**EXERCISE REQUIREMENTS:**
Print all of the data exactly as written.

**SOURCE EXCERPT:**
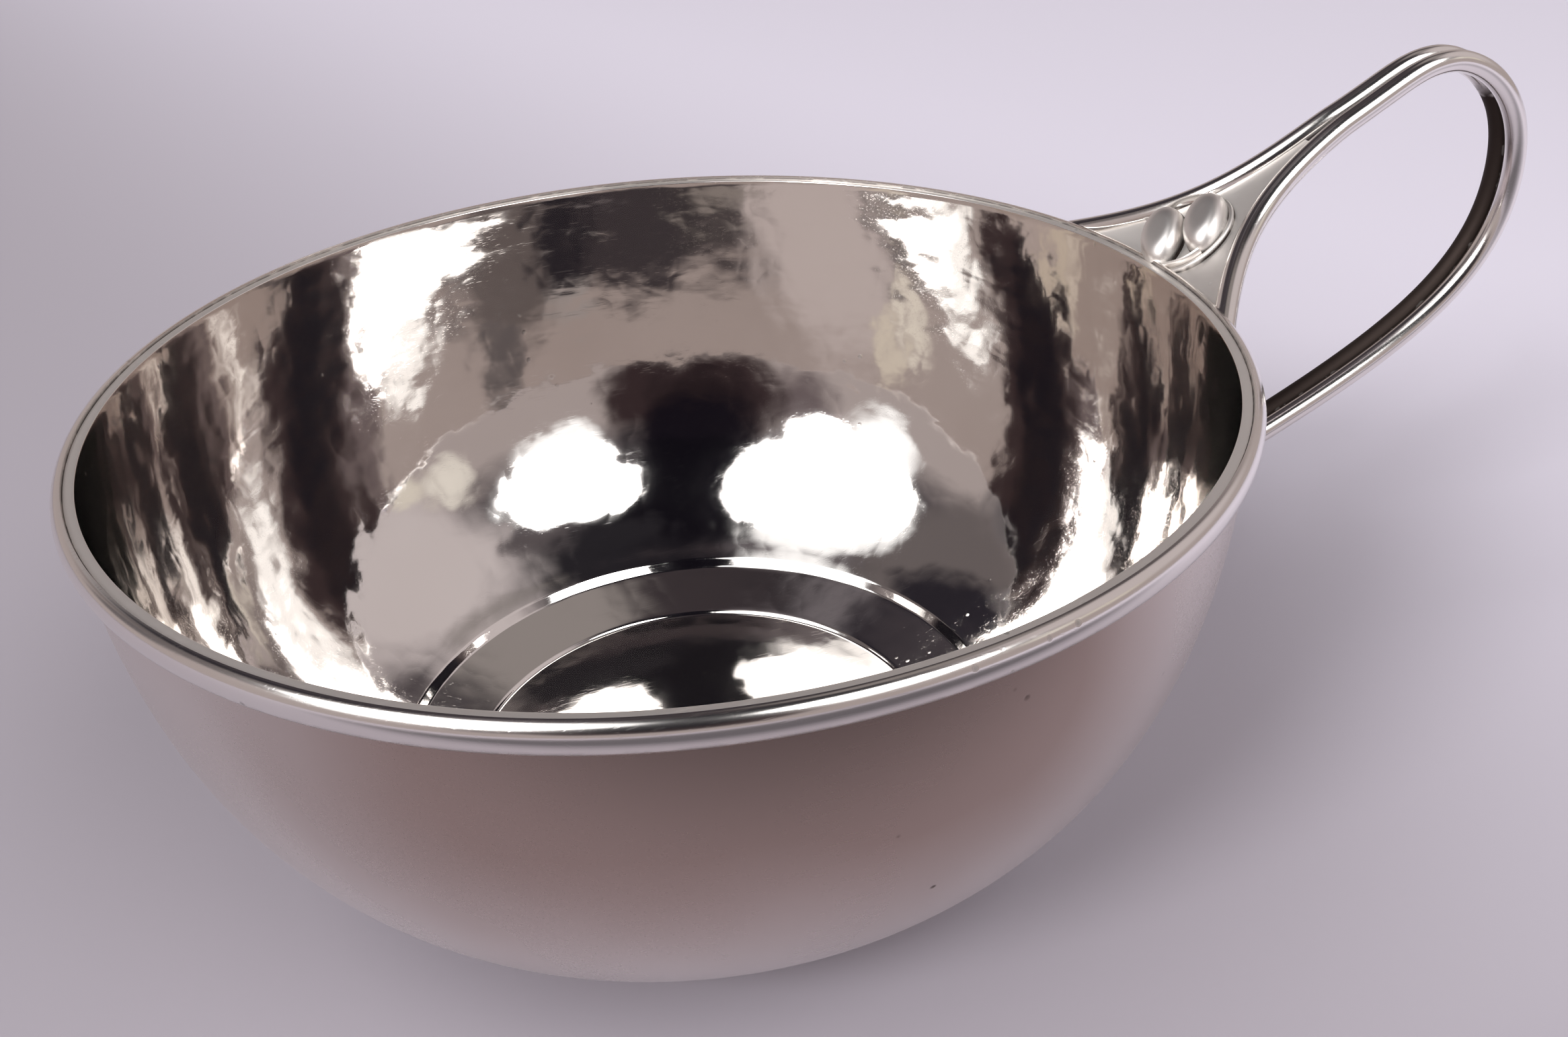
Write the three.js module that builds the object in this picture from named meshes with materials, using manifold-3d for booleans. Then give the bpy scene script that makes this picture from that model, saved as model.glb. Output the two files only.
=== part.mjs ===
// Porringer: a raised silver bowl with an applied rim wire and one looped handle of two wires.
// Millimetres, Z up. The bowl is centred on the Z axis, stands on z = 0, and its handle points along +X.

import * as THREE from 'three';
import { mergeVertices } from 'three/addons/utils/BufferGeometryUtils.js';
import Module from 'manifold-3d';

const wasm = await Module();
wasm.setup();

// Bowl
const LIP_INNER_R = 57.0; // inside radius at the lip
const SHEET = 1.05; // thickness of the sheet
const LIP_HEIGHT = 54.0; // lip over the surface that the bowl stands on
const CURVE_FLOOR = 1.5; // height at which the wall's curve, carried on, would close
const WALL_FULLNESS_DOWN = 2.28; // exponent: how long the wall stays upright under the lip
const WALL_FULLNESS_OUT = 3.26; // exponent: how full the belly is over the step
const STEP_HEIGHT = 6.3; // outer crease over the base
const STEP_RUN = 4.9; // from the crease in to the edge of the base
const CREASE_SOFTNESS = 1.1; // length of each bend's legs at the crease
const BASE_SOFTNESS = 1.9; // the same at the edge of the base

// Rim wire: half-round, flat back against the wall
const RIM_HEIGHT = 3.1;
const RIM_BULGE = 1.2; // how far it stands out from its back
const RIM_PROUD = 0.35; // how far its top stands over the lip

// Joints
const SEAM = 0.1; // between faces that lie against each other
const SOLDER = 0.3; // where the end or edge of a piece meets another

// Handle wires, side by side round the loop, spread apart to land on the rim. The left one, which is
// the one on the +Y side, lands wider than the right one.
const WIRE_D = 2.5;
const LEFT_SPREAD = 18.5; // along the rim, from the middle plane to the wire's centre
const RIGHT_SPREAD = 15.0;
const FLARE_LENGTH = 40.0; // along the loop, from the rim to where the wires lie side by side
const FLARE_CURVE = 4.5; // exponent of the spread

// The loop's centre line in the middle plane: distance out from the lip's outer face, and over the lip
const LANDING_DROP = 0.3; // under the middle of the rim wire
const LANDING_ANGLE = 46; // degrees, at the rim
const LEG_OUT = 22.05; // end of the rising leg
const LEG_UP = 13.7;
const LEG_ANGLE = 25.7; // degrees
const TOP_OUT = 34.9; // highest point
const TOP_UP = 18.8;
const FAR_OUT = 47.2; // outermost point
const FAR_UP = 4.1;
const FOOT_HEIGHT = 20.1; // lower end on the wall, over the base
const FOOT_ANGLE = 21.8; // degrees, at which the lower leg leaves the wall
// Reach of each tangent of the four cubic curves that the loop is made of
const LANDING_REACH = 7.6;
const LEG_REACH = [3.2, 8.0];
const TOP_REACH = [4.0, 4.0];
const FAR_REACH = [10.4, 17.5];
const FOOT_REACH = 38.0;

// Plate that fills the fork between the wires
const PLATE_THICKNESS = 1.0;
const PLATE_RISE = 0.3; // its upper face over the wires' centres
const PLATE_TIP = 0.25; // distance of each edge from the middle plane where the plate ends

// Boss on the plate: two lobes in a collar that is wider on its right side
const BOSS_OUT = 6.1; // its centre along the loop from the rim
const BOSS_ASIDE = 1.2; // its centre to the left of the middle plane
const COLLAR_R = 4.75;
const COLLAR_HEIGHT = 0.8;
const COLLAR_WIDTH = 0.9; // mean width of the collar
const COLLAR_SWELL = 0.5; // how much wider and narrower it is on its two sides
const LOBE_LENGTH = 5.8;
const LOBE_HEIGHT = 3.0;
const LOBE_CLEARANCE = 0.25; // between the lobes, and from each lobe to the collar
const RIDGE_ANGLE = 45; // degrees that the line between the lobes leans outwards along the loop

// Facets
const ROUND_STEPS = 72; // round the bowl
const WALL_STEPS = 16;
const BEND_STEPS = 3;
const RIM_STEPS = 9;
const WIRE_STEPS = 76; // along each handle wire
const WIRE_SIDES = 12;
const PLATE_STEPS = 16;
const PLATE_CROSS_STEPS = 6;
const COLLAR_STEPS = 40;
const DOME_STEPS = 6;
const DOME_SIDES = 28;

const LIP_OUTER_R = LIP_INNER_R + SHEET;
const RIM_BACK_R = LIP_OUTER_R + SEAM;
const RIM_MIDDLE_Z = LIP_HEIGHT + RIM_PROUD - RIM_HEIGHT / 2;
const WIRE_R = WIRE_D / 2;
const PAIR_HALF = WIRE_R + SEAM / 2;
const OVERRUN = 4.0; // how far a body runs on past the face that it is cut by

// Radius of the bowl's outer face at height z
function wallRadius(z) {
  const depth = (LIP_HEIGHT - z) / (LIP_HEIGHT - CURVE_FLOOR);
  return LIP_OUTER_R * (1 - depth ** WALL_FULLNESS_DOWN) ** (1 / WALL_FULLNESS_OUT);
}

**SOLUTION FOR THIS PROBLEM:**
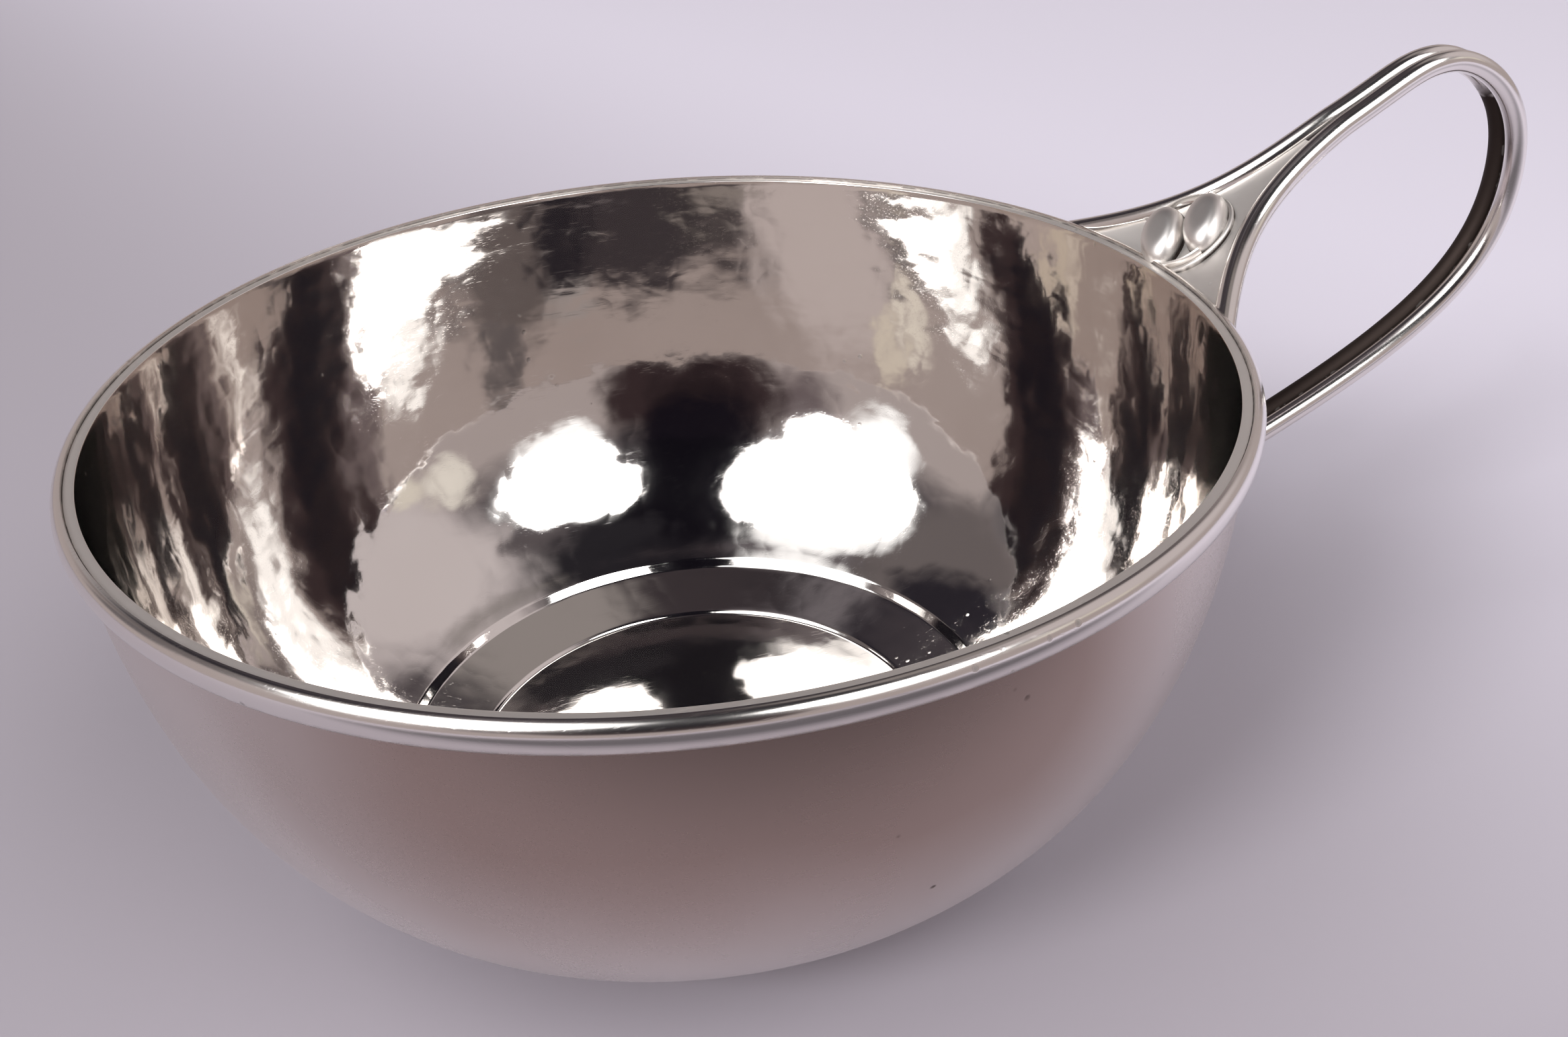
Write the three.js module that builds the object in this picture from named meshes with materials, using manifold-3d for booleans. Then give the bpy scene script that makes this picture from that model, saved as model.glb. Output the two files only.
=== part.mjs ===
// Porringer: a raised silver bowl with an applied rim wire and one looped handle of two wires.
// Millimetres, Z up. The bowl is centred on the Z axis, stands on z = 0, and its handle points along +X.

import * as THREE from 'three';
import { mergeVertices } from 'three/addons/utils/BufferGeometryUtils.js';
import Module from 'manifold-3d';

const wasm = await Module();
wasm.setup();

// Bowl
const LIP_INNER_R = 57.0; // inside radius at the lip
const SHEET = 1.05; // thickness of the sheet
const LIP_HEIGHT = 54.0; // lip over the surface that the bowl stands on
const CURVE_FLOOR = 1.5; // height at which the wall's curve, carried on, would close
const WALL_FULLNESS_DOWN = 2.28; // exponent: how long the wall stays upright under the lip
const WALL_FULLNESS_OUT = 3.26; // exponent: how full the belly is over the step
const STEP_HEIGHT = 6.3; // outer crease over the base
const STEP_RUN = 4.9; // from the crease in to the edge of the base
const CREASE_SOFTNESS = 1.1; // length of each bend's legs at the crease
const BASE_SOFTNESS = 1.9; // the same at the edge of the base

// Rim wire: half-round, flat back against the wall
const RIM_HEIGHT = 3.1;
const RIM_BULGE = 1.2; // how far it stands out from its back
const RIM_PROUD = 0.35; // how far its top stands over the lip

// Joints
const SEAM = 0.1; // between faces that lie against each other
const SOLDER = 0.3; // where the end or edge of a piece meets another

// Handle wires, side by side round the loop, spread apart to land on the rim. The left one, which is
// the one on the +Y side, lands wider than the right one.
const WIRE_D = 2.5;
const LEFT_SPREAD = 18.5; // along the rim, from the middle plane to the wire's centre
const RIGHT_SPREAD = 15.0;
const FLARE_LENGTH = 40.0; // along the loop, from the rim to where the wires lie side by side
const FLARE_CURVE = 4.5; // exponent of the spread

// The loop's centre line in the middle plane: distance out from the lip's outer face, and over the lip
const LANDING_DROP = 0.3; // under the middle of the rim wire
const LANDING_ANGLE = 46; // degrees, at the rim
const LEG_OUT = 22.05; // end of the rising leg
const LEG_UP = 13.7;
const LEG_ANGLE = 25.7; // degrees
const TOP_OUT = 34.9; // highest point
const TOP_UP = 18.8;
const FAR_OUT = 47.2; // outermost point
const FAR_UP = 4.1;
const FOOT_HEIGHT = 20.1; // lower end on the wall, over the base
const FOOT_ANGLE = 21.8; // degrees, at which the lower leg leaves the wall
// Reach of each tangent of the four cubic curves that the loop is made of
const LANDING_REACH = 7.6;
const LEG_REACH = [3.2, 8.0];
const TOP_REACH = [4.0, 4.0];
const FAR_REACH = [10.4, 17.5];
const FOOT_REACH = 38.0;

// Plate that fills the fork between the wires
const PLATE_THICKNESS = 1.0;
const PLATE_RISE = 0.3; // its upper face over the wires' centres
const PLATE_TIP = 0.25; // distance of each edge from the middle plane where the plate ends

// Boss on the plate: two lobes in a collar that is wider on its right side
const BOSS_OUT = 6.1; // its centre along the loop from the rim
const BOSS_ASIDE = 1.2; // its centre to the left of the middle plane
const COLLAR_R = 4.75;
const COLLAR_HEIGHT = 0.8;
const COLLAR_WIDTH = 0.9; // mean width of the collar
const COLLAR_SWELL = 0.5; // how much wider and narrower it is on its two sides
const LOBE_LENGTH = 5.8;
const LOBE_HEIGHT = 3.0;
const LOBE_CLEARANCE = 0.25; // between the lobes, and from each lobe to the collar
const RIDGE_ANGLE = 45; // degrees that the line between the lobes leans outwards along the loop

// Facets
const ROUND_STEPS = 72; // round the bowl
const WALL_STEPS = 16;
const BEND_STEPS = 3;
const RIM_STEPS = 9;
const WIRE_STEPS = 76; // along each handle wire
const WIRE_SIDES = 12;
const PLATE_STEPS = 16;
const PLATE_CROSS_STEPS = 6;
const COLLAR_STEPS = 40;
const DOME_STEPS = 6;
const DOME_SIDES = 28;

const LIP_OUTER_R = LIP_INNER_R + SHEET;
const RIM_BACK_R = LIP_OUTER_R + SEAM;
const RIM_MIDDLE_Z = LIP_HEIGHT + RIM_PROUD - RIM_HEIGHT / 2;
const WIRE_R = WIRE_D / 2;
const PAIR_HALF = WIRE_R + SEAM / 2;
const OVERRUN = 4.0; // how far a body runs on past the face that it is cut by

// Radius of the bowl's outer face at height z
function wallRadius(z) {
  const depth = (LIP_HEIGHT - z) / (LIP_HEIGHT - CURVE_FLOOR);
  return LIP_OUTER_R * (1 - depth ** WALL_FULLNESS_DOWN) ** (1 / WALL_FULLNESS_OUT);
}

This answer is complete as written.